■ Goal:
Repeat exactly what appears from the opening line of the listing to the line with "are in millimetres.", inclusive.
-- Begin Provided material --
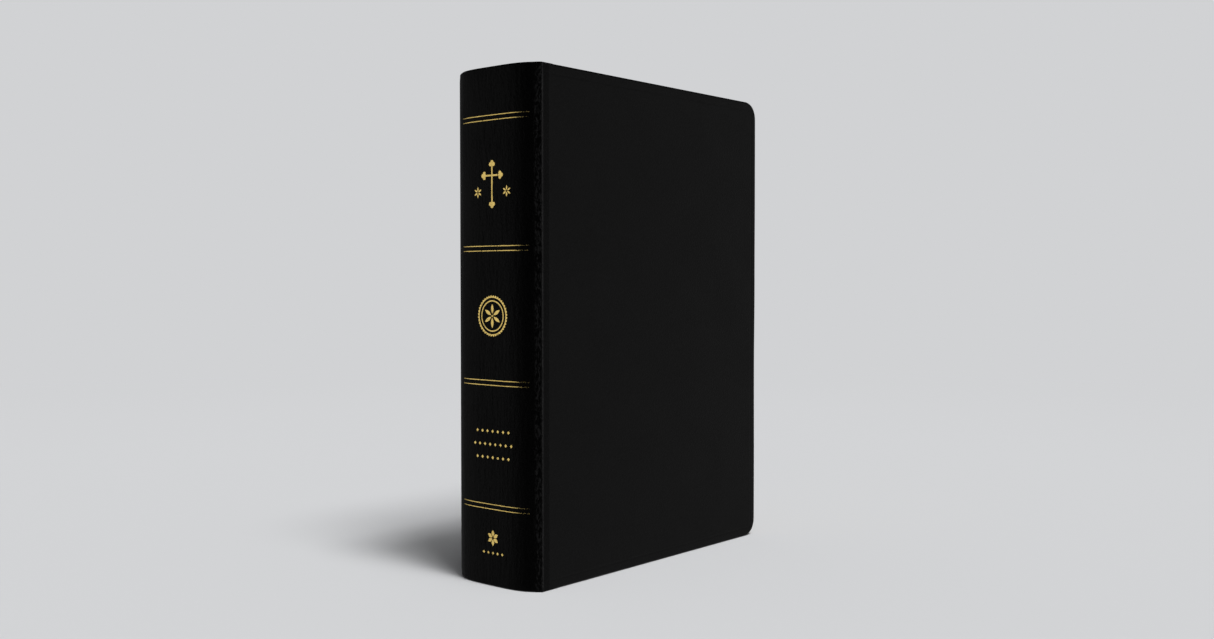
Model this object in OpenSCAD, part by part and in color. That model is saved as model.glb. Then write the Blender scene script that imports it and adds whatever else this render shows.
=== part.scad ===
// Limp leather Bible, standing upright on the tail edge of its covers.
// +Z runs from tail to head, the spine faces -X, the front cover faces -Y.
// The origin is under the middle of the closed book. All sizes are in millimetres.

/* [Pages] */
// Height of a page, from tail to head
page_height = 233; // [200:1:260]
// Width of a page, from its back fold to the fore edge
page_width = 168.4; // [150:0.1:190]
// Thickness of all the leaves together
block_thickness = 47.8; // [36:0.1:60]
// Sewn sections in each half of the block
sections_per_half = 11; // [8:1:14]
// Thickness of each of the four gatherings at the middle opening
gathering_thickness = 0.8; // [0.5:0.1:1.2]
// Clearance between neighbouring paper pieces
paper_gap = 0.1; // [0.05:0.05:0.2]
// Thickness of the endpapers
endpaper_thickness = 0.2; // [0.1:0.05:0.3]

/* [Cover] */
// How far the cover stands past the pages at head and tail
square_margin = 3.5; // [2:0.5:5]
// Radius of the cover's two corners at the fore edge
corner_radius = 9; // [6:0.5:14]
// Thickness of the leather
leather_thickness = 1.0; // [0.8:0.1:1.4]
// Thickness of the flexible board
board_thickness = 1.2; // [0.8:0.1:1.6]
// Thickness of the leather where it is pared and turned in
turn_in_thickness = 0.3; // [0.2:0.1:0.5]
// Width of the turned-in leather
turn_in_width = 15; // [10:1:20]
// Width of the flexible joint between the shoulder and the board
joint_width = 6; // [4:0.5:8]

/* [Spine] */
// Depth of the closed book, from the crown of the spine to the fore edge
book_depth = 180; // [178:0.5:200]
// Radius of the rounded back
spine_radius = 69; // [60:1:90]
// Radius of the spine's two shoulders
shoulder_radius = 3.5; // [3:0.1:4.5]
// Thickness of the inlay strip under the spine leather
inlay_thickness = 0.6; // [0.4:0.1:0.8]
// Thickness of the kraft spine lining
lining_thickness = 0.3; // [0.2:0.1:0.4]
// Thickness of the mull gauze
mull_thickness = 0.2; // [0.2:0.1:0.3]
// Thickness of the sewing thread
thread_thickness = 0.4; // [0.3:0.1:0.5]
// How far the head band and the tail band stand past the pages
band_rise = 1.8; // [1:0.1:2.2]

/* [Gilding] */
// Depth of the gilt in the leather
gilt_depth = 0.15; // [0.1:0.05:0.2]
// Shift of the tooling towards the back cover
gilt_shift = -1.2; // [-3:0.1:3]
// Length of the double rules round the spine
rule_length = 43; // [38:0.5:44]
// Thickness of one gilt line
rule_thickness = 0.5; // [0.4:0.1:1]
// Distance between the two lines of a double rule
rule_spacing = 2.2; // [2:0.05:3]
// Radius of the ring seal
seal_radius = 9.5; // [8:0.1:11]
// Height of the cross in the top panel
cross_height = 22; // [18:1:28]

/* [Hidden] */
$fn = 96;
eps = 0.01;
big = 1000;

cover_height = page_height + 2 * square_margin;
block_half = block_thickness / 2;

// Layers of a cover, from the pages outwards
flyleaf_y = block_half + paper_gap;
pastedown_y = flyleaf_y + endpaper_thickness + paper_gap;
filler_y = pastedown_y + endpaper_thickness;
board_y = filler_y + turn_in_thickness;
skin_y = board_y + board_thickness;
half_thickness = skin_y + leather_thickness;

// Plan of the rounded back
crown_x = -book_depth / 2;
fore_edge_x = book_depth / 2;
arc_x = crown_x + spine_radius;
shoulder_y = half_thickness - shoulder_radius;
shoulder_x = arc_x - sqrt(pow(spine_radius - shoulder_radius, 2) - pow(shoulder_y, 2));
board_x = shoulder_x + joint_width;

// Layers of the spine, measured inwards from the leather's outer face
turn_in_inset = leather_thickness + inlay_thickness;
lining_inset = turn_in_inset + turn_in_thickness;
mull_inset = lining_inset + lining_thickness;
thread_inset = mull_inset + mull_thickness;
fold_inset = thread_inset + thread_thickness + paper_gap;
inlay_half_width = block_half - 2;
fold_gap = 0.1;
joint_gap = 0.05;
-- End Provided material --
■ Written answer:
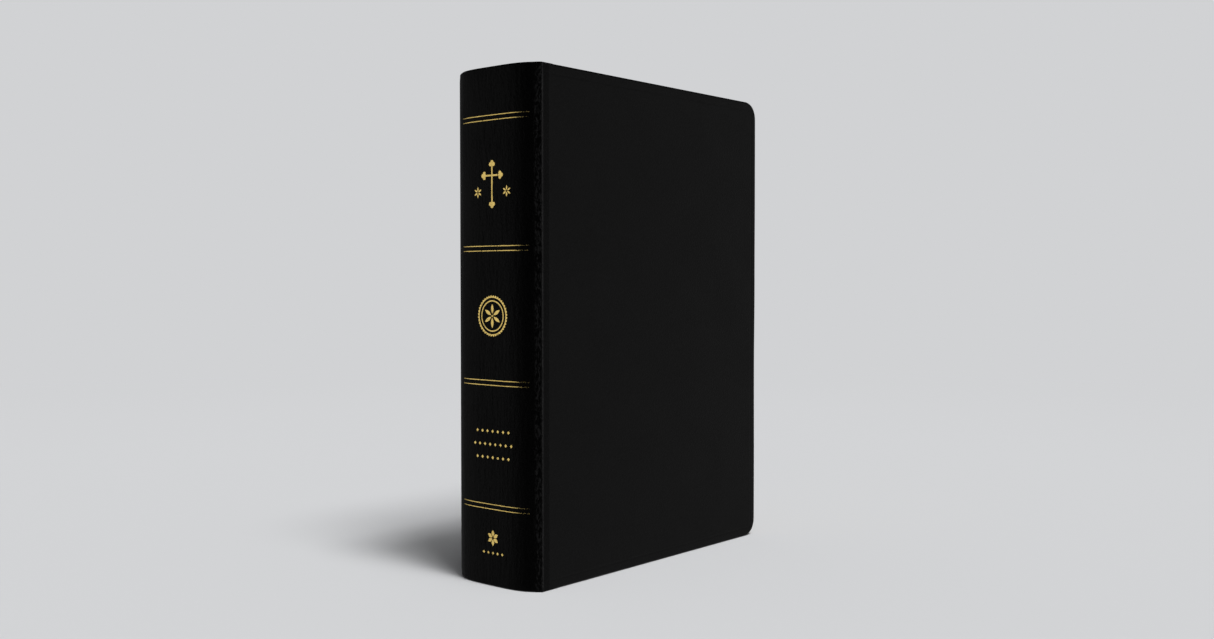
Model this object in OpenSCAD, part by part and in color. That model is saved as model.glb. Then write the Blender scene script that imports it and adds whatever else this render shows.
=== part.scad ===
// Limp leather Bible, standing upright on the tail edge of its covers.
// +Z runs from tail to head, the spine faces -X, the front cover faces -Y.
// The origin is under the middle of the closed book. All sizes are in millimetres.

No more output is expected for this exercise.